Se rattacher au passé, ce n’est pas chercher, plus ou moins vindicativement, à le réinstaurer. Enseigner la politesse, cela ne consiste pas à s’évertuer à l’inculquer : enseigner la politesse, c’est comprendre ce qui l’inspirait, pour avoir chance d’y aspirer soi-même. L’essentiel est d’entrer dans la conversation. Philippe Raynaud a ramené dans son filet des distinctions sorties de la mémoire collective. En s’appuyant sur l’Encyclopédie, il a rappelé la différence entre la politesse accomplie et la civilité, plus basique.
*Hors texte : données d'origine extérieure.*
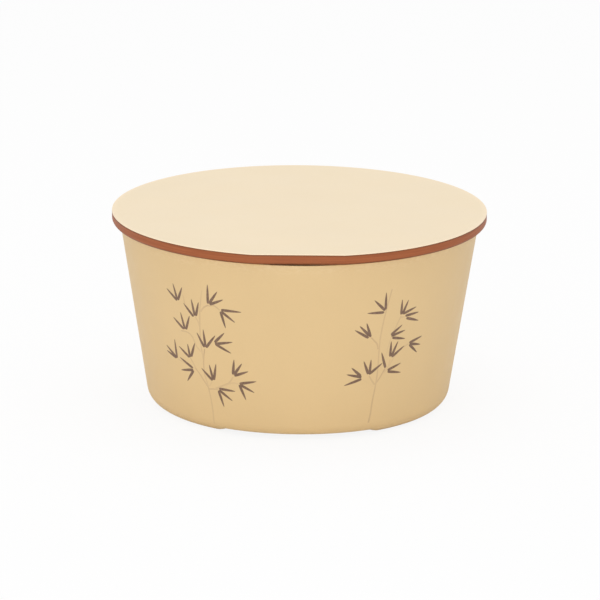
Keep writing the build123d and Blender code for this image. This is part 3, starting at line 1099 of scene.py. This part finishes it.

À n’en pas douter, son livre atteint le charme de la première dont il a si bien retrouvé l’esprit, même s’il nous invite à nous contenter du minimalisme de la seconde. Sans jamais se raidir ni s’arcbouter, il montre comment se rattacher au passé : non pour le défendre ni pour l’encenser, mais avant tout pour le comprendre, ce que permet, par tous les temps, le commerce des meilleurs esprits.